A novidade do box é que dessa vez foi o BC que apresentou a sua própria estimativa para o multiplicador. E, para surpresa de alguns, há indicações de que o impacto é maior do que o prognosticado pelos participantes do mercado, na pesquisa da Gerin. Segundo o BC, um corte efetivo do gasto público de 1% do PIB reduz a taxa de crescimento da economia em 0,9 ponto percentual no período de um ano, com uma política monetária não acomodatícia (na qual a taxa básica de juros reage ao esforço fiscal, ou seja, os juros nominais são reduzidos ao longo do ajuste).
O BC, porém, não divulgou o efeito dessa contração do gasto sobre a inflação, sob o argumento de que são estimativas imprecisas. A autoridade monetária concluiu, no entanto, que "uma contenção fiscal tende a impactar significativa e rapidamente a inflação, por um período de tempo prolongado, e que o efeito máximo sobre a inflação ocorreria cerca de seis trimestres após o início da contenção fiscal".

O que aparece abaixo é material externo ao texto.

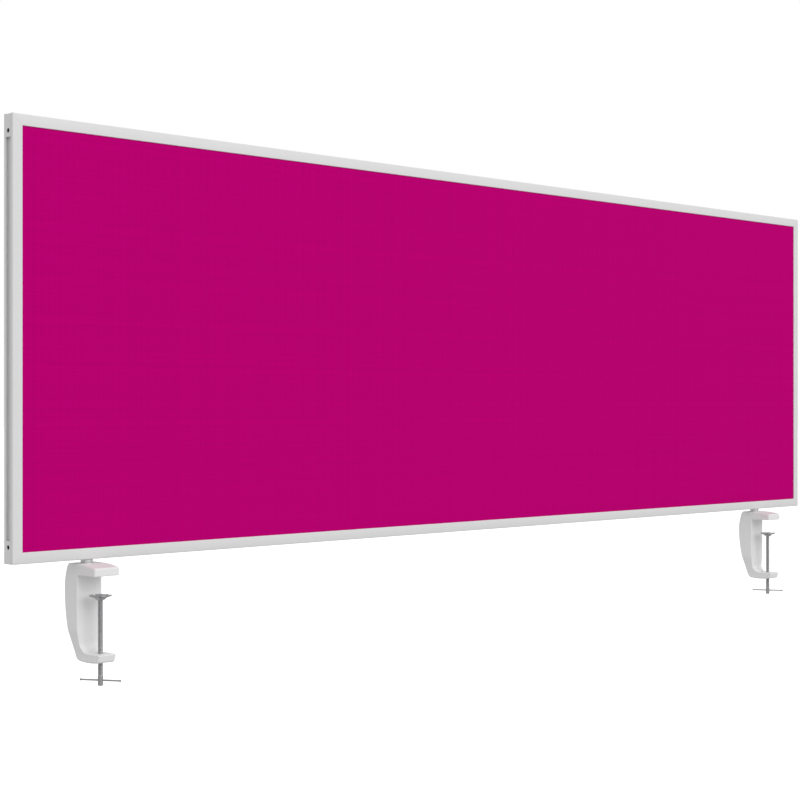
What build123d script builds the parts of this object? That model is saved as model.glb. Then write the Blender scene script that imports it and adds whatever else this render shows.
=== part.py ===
from build123d import *
import os
from math import cos, radians, sin, sqrt, tan

os.makedirs("parts", exist_ok=True)

# Desk privacy panel: a mitred aluminium frame round a fabric-covered board, standing on two desk clamps.
# +X runs along the panel, -Y points at the desk that the clamps grip, +Z is up. The origin is on the
# desk top, under the middle of the panel. All sizes are in millimetres and all angles in degrees.

# ---- Driving dimensions: the panel ----
panel_length = 1600.0
panel_height = 500.0
panel_thickness = 18.0
panel_lift = 17.5           # from the desk top to the underside of the frame

# ---- Driving dimensions: the frame profile ----
face_width = 13.0           # width of the frame seen from the front
side_wall = 1.5             # front and rear walls, which stand proud of the fabric by this much
channel_opening = 10.0      # mouth of the T-slot that runs round the outside
channel_lip = 1.4           # thickness of the two lips beside the mouth
channel_undercut = 1.5      # how far the slot reaches behind each lip
channel_depth = 3.8         # from the outside to the floor of the slot
channel_web = 1.4           # wall between the slot and the infill groove
outer_round = 1.2
lip_round = 0.6

# ---- Driving dimensions: the infill ----
fabric_thickness = 1.0
infill_gap = 0.4            # room left at the bottom of the groove on every side

# ---- Driving dimensions: the corner joiners ----
joiner_leg = 26.0
joiner_fit = 0.2            # each side of the joiner and of the slide nut in the slot
joiner_floor_gap = 0.4      # what the grub screws push the joiner off the floor by
grub_from_corner = 19.0
grub_diameter = 5.0
grub_socket = 2.5           # across the flats
grub_socket_depth = 2.0
grub_recess = 0.3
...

O box do BC não estimou o multiplicador fiscal no caso de a redução do gasto ser seguida de uma política monetária acomodatícia (juros nominais constantes no primeiro ano do esforço fiscal), que, aliada à queda da expectativa de inflação, provocaria aumento maior na taxa real de juros do que o verificado na hipótese da política monetária não acomodatícia. Uma taxa real de juro mais alta amplifica os efeitos da contenção fiscal sobre a inflação.
O gráfico apresentado no box indica que o efeito sobre o PIB seria maior do que 1, ou seja, para cada 1% do PIB de contenção fiscal efetiva, a economia perderia mais que 1 ponto percentual de crescimento. Nos dois exercícios, explica o BC, "a transmissão da política fiscal para preços se materializa essencialmente via desaceleração da demanda agregada (ou, de modo equivalente, pelo alargamento do hiato do produto).
Para o Banco Central, "é plausível afirmar que alterações mais duradouras no regime fiscal teriam implicações relevantes, no médio e longo prazo, sobre a sustentabilidade da dívida pública e, fundamental, sobre as condições de oferta de poupança na economia. Por conseguinte, certamente teriam repercussões ainda mais importantes sobre todo o sistema de preços da economia".
O segundo box do Relatório de Inflação também merece atenção. Ele analisa um fenômeno muito discutido na área acadêmica: a taxa de juro implícita da dívida líquida do setor público (DLSP) caiu, nos últimos anos, em ritmo muito menor do que a queda da Selic (a taxa básica de juros do BC). De 2003 a 2010, a Selic recuou 13,5 pontos percentuais enquanto a taxa implícita da DLSP decresceu só 2,6 pontos percentuais.
Esse descolamento decorreu do aumento expressivo de títulos pré-fixados, da acumulação de reservas internacionais e da elevação dos ativos internos vinculados à Taxa de Juros de Longo Prazo (TJLP), principalmente em consequência dos empréstimos do governo federal ao BNDES. A novidade é a projeção do Banco Central para as principais variáveis até 2014, conforme a tabela abaixo.
Essas projeções foram feitas com base em informações coletadas pela Gerin junto a um conjunto de analistas, para indicadores como taxa Selic, taxa de câmbio, PIB, entre outros.
Esses parâmetros não foram explicitados pelo Banco Central no box, assim como também não foram o ritmo de aquisição de reservas. Pelo menos um dos parâmetros, no entanto, não é garantido: um superávit primário do setor público de 3,1% do PIB de 2012 a 2014.